──────── Records to use

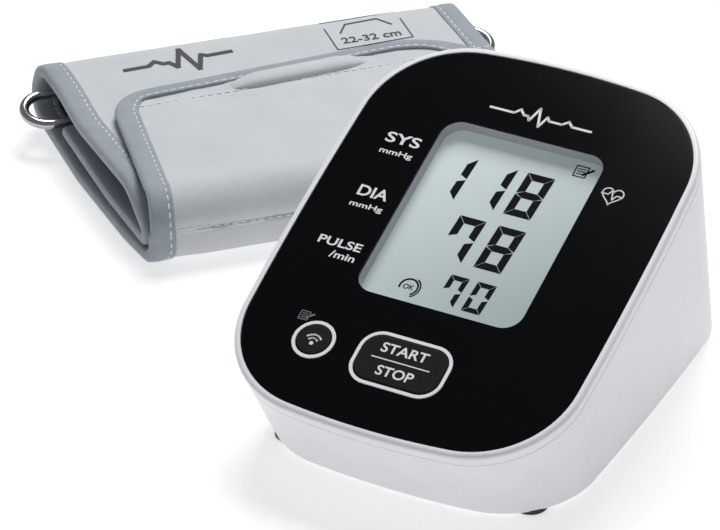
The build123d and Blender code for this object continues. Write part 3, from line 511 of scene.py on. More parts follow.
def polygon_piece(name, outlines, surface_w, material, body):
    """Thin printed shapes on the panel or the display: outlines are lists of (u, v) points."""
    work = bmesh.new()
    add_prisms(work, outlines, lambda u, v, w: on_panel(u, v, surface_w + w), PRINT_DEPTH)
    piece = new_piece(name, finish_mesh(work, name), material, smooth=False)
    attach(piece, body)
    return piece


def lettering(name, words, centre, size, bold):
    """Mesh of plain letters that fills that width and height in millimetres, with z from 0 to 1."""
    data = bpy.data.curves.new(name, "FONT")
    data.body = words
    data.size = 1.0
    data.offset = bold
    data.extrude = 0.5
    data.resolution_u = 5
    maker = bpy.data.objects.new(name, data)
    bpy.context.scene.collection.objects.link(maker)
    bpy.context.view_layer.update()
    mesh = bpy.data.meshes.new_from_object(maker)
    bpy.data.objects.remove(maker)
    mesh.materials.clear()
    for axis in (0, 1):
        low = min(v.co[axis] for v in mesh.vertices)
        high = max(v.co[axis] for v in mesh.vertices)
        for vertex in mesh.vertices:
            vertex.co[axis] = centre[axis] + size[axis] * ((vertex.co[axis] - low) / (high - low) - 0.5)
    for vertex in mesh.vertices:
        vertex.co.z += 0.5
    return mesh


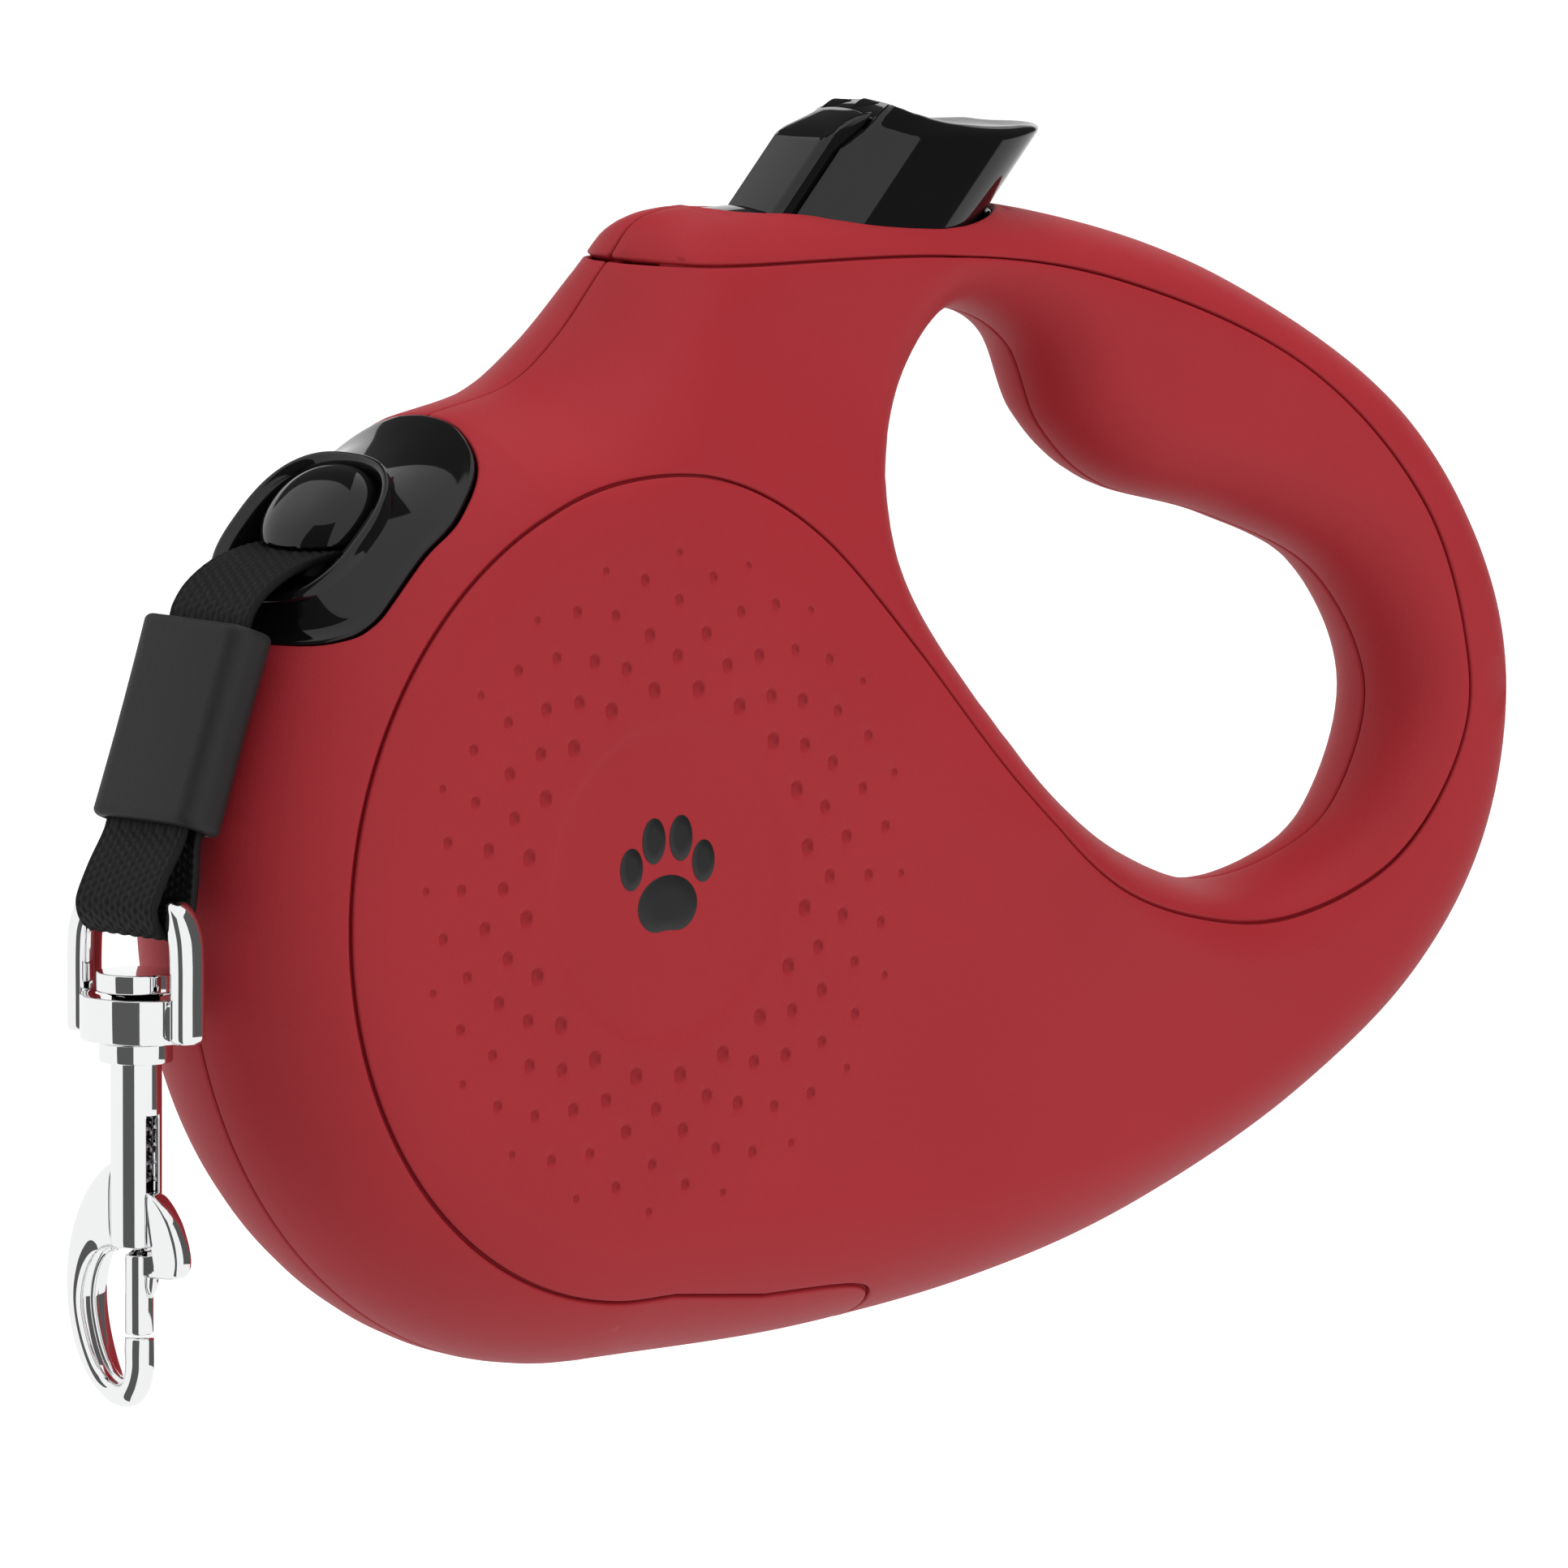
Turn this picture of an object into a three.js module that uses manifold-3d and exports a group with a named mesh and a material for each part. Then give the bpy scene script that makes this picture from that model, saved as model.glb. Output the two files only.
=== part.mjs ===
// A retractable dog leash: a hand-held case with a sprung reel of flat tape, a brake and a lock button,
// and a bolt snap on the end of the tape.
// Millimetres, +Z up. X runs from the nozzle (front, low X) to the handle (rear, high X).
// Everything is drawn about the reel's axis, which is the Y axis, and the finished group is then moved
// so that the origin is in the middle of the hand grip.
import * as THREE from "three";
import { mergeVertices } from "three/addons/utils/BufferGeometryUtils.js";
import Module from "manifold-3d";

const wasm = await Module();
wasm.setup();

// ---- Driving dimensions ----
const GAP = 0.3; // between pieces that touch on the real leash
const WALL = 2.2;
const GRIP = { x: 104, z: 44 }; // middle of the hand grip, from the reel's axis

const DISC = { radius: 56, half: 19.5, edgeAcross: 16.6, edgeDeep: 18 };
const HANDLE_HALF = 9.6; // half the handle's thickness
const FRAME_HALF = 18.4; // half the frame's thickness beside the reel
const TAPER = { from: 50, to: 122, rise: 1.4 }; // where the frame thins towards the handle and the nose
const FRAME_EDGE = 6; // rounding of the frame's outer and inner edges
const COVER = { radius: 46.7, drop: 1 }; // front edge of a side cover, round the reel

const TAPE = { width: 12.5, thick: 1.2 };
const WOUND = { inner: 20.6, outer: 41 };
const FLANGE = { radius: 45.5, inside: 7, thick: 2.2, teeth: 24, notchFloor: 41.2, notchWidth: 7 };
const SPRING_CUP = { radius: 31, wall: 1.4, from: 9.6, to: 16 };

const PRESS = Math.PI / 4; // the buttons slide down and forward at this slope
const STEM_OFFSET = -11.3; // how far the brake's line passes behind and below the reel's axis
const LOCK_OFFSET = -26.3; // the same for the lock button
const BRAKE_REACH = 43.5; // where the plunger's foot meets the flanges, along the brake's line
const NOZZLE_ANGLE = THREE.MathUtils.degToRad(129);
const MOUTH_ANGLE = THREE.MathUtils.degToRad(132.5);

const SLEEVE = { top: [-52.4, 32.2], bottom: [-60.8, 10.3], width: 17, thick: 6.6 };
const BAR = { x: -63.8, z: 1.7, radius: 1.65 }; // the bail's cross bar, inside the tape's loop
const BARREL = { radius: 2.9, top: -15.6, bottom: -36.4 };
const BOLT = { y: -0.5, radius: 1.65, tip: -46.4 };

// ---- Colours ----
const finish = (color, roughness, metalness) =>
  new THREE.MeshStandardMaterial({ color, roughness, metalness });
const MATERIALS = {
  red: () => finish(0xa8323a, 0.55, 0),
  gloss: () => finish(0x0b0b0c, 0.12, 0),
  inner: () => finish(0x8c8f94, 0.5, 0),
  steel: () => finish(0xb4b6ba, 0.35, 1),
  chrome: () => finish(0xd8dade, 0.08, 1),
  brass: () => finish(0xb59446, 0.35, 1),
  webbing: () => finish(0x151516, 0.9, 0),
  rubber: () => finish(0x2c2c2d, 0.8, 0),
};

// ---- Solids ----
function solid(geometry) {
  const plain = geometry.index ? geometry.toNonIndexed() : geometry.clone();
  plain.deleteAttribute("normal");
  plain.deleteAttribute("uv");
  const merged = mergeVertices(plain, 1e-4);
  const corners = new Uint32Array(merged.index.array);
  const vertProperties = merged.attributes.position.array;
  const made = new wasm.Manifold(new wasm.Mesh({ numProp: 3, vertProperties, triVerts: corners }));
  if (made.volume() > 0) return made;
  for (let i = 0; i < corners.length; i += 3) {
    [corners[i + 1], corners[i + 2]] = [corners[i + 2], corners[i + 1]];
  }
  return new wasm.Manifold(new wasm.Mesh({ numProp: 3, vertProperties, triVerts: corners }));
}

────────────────

[Written request]
Restate, word for word and with nothing added, the lines from the first line of the listing through the one where "Turn this picture" stands.

[The completed task]
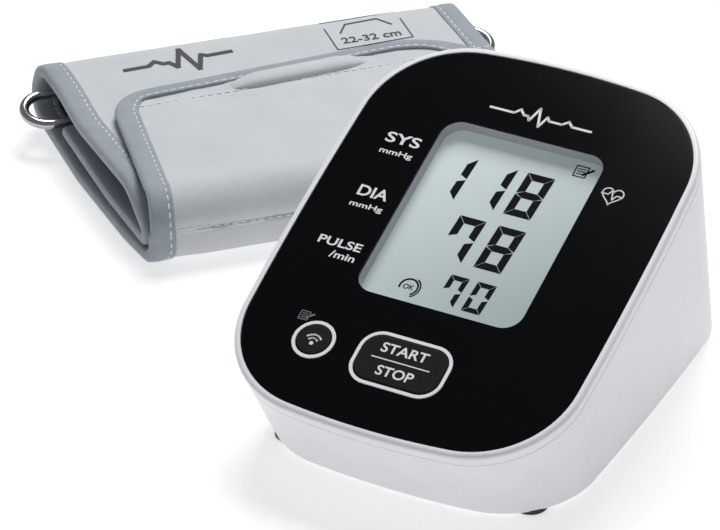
The build123d and Blender code for this object continues. Write part 3, from line 511 of scene.py on. More parts follow.
def polygon_piece(name, outlines, surface_w, material, body):
    """Thin printed shapes on the panel or the display: outlines are lists of (u, v) points."""
    work = bmesh.new()
    add_prisms(work, outlines, lambda u, v, w: on_panel(u, v, surface_w + w), PRINT_DEPTH)
    piece = new_piece(name, finish_mesh(work, name), material, smooth=False)
    attach(piece, body)
    return piece


def lettering(name, words, centre, size, bold):
    """Mesh of plain letters that fills that width and height in millimetres, with z from 0 to 1."""
    data = bpy.data.curves.new(name, "FONT")
    data.body = words
    data.size = 1.0
    data.offset = bold
    data.extrude = 0.5
    data.resolution_u = 5
    maker = bpy.data.objects.new(name, data)
    bpy.context.scene.collection.objects.link(maker)
    bpy.context.view_layer.update()
    mesh = bpy.data.meshes.new_from_object(maker)
    bpy.data.objects.remove(maker)
    mesh.materials.clear()
    for axis in (0, 1):
        low = min(v.co[axis] for v in mesh.vertices)
        high = max(v.co[axis] for v in mesh.vertices)
        for vertex in mesh.vertices:
            vertex.co[axis] = centre[axis] + size[axis] * ((vertex.co[axis] - low) / (high - low) - 0.5)
    for vertex in mesh.vertices:
        vertex.co.z += 0.5
    return mesh


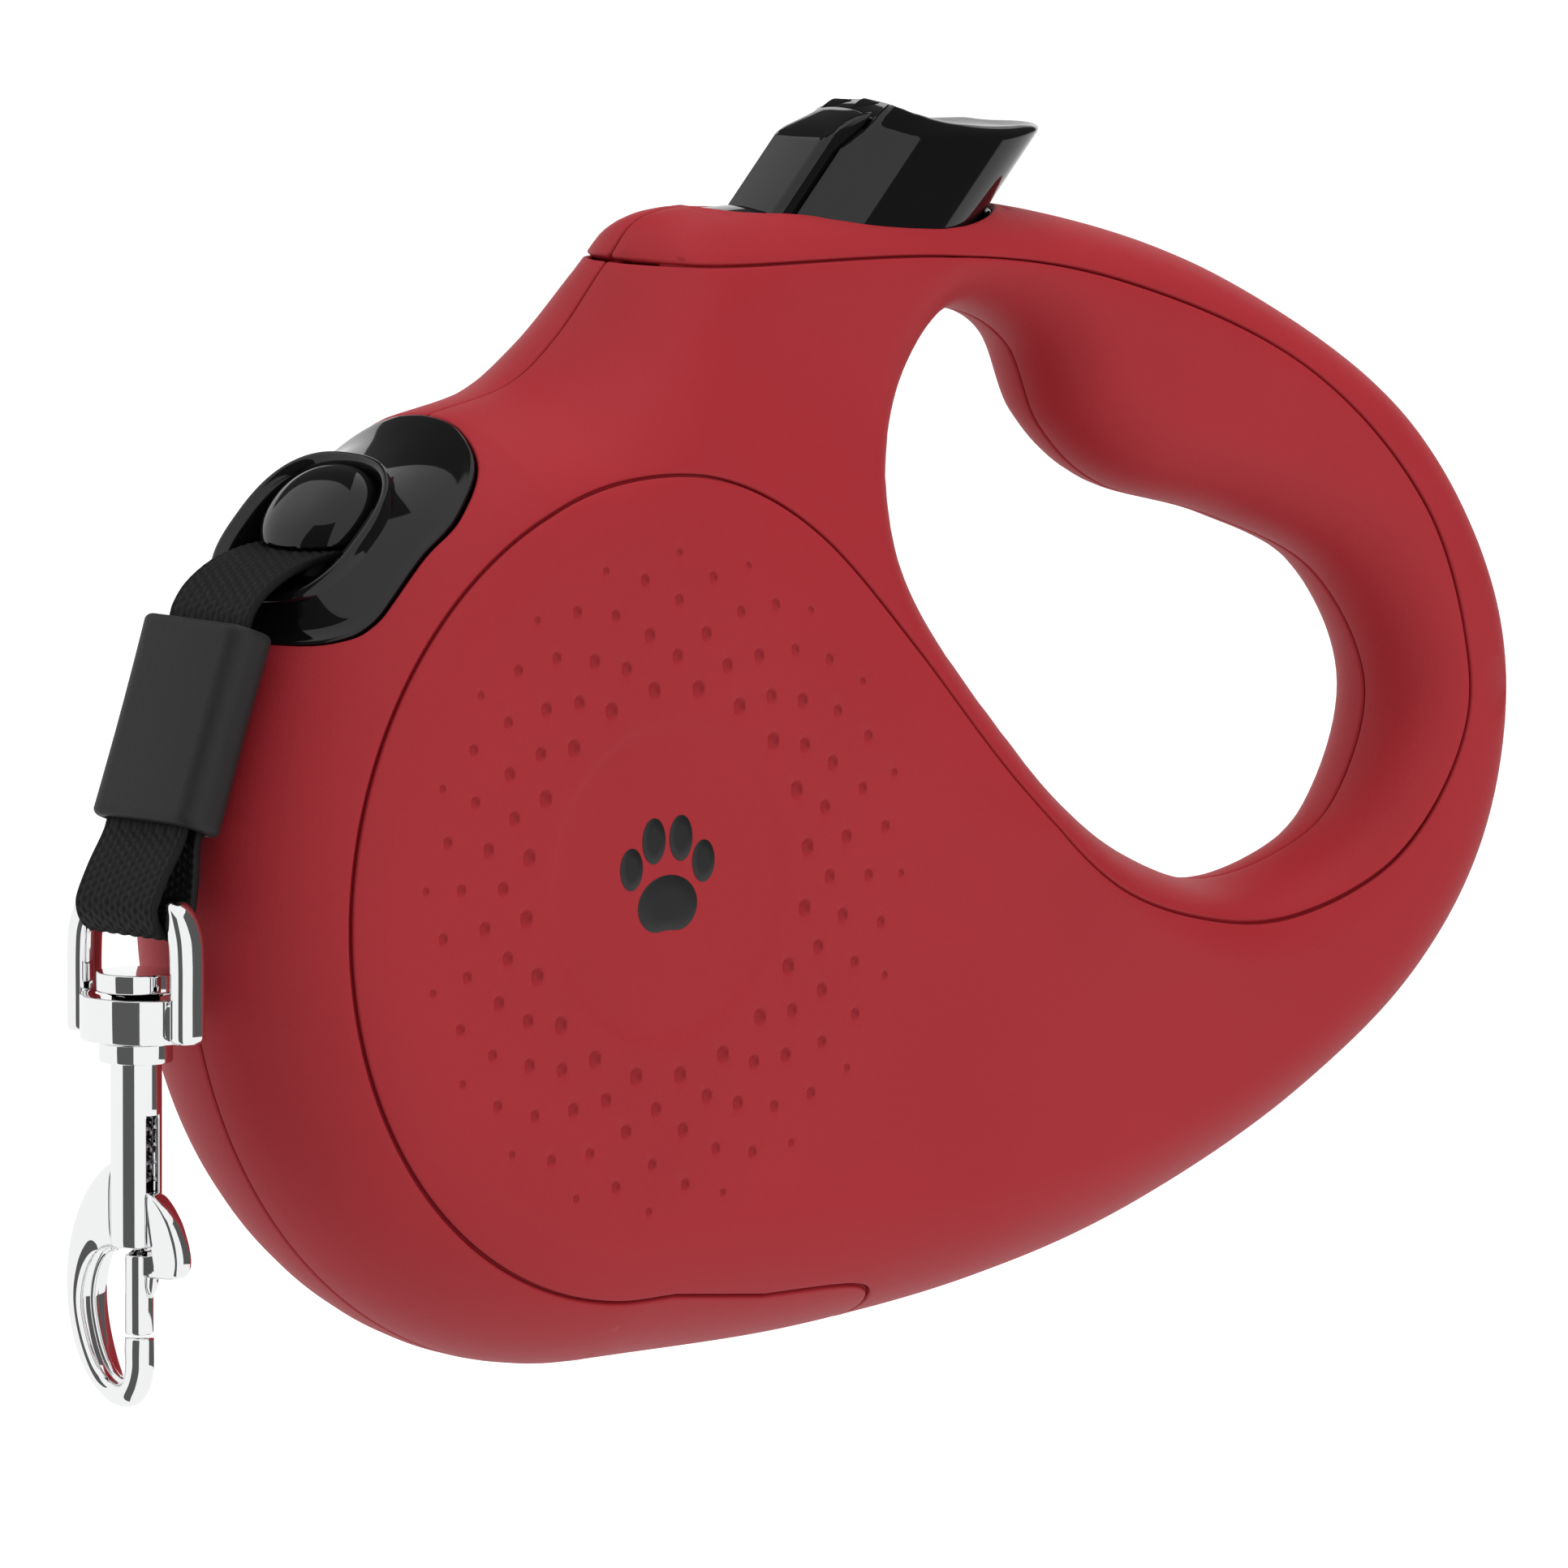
Turn this picture of an object into a three.js module that uses manifold-3d and exports a group with a named mesh and a material for each part. Then give the bpy scene script that makes this picture from that model, saved as model.glb. Output the two files only.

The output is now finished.